- [Directive]: Reproduce the material that follows, please, but only from its first line to the line containing "SPLINE_STEPS = 24", inclusive.

- [Data]:
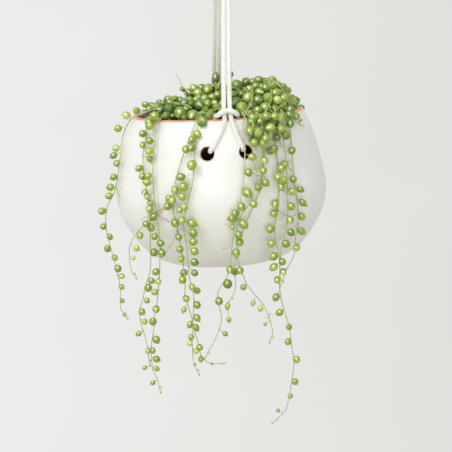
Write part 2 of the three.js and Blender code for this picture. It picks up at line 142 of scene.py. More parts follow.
def to_bowl(points):
    return (np.atleast_2d(points) - RIM_CENTRE) @ BOWL_TURN


def bearing(point):
    """The angle of a point of the bowl's frame, in degrees round from the front."""
    return math.degrees(math.atan2(point[0], -point[1]))


def unit(vector):
    return vector / np.linalg.norm(vector)


def run_along(path):
    """How far along a path each of its points lies."""
    steps = np.linalg.norm(np.diff(path, axis=0), axis=1)
    return np.concatenate([[0], np.cumsum(steps)])


SPLINE_STEPS = 24


def smooth_path(points, spacing):
    """Points every so often along the centripetal Catmull-Rom curve through the given points."""
    p = np.array(points, float)
    p = np.vstack([2 * p[0] - p[1], p, 2 * p[-1] - p[-2]])
    dense = []
    for i in range(1, len(p) - 2):
        p0, p1, p2, p3 = p[i - 1:i + 3]
        t1 = np.linalg.norm(p1 - p0) ** 0.5
        t2 = t1 + np.linalg.norm(p2 - p1) ** 0.5
        t3 = t2 + np.linalg.norm(p3 - p2) ** 0.5
        for t in np.linspace(t1, t2, SPLINE_STEPS, endpoint=False):
            a1 = (t1 - t) / t1 * p0 + t / t1 * p1
            a2 = (t2 - t) / (t2 - t1) * p1 + (t - t1) / (t2 - t1) * p2
            a3 = (t3 - t) / (t3 - t2) * p2 + (t - t2) / (t3 - t2) * p3
            b1 = (t2 - t) / t2 * a1 + t / t2 * a2
            b2 = (t3 - t) / (t3 - t1) * a2 + (t - t1) / (t3 - t1) * a3
            dense.append((t2 - t) / (t2 - t1) * b1 + (t - t1) / (t2 - t1) * b2)
    dense.append(p[-2])
    dense = np.array(dense)
    run = run_along(dense)
    stops = np.linspace(0, run[-1], max(2, int(round(run[-1] / spacing)) + 1))
    return np.column_stack([np.interp(stops, run, dense[:, k]) for k in range(3)])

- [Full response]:
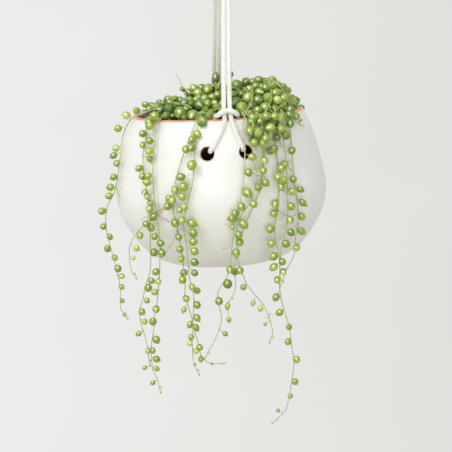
Write part 2 of the three.js and Blender code for this picture. It picks up at line 142 of scene.py. More parts follow.
def to_bowl(points):
    return (np.atleast_2d(points) - RIM_CENTRE) @ BOWL_TURN


def bearing(point):
    """The angle of a point of the bowl's frame, in degrees round from the front."""
    return math.degrees(math.atan2(point[0], -point[1]))


def unit(vector):
    return vector / np.linalg.norm(vector)


def run_along(path):
    """How far along a path each of its points lies."""
    steps = np.linalg.norm(np.diff(path, axis=0), axis=1)
    return np.concatenate([[0], np.cumsum(steps)])


SPLINE_STEPS = 24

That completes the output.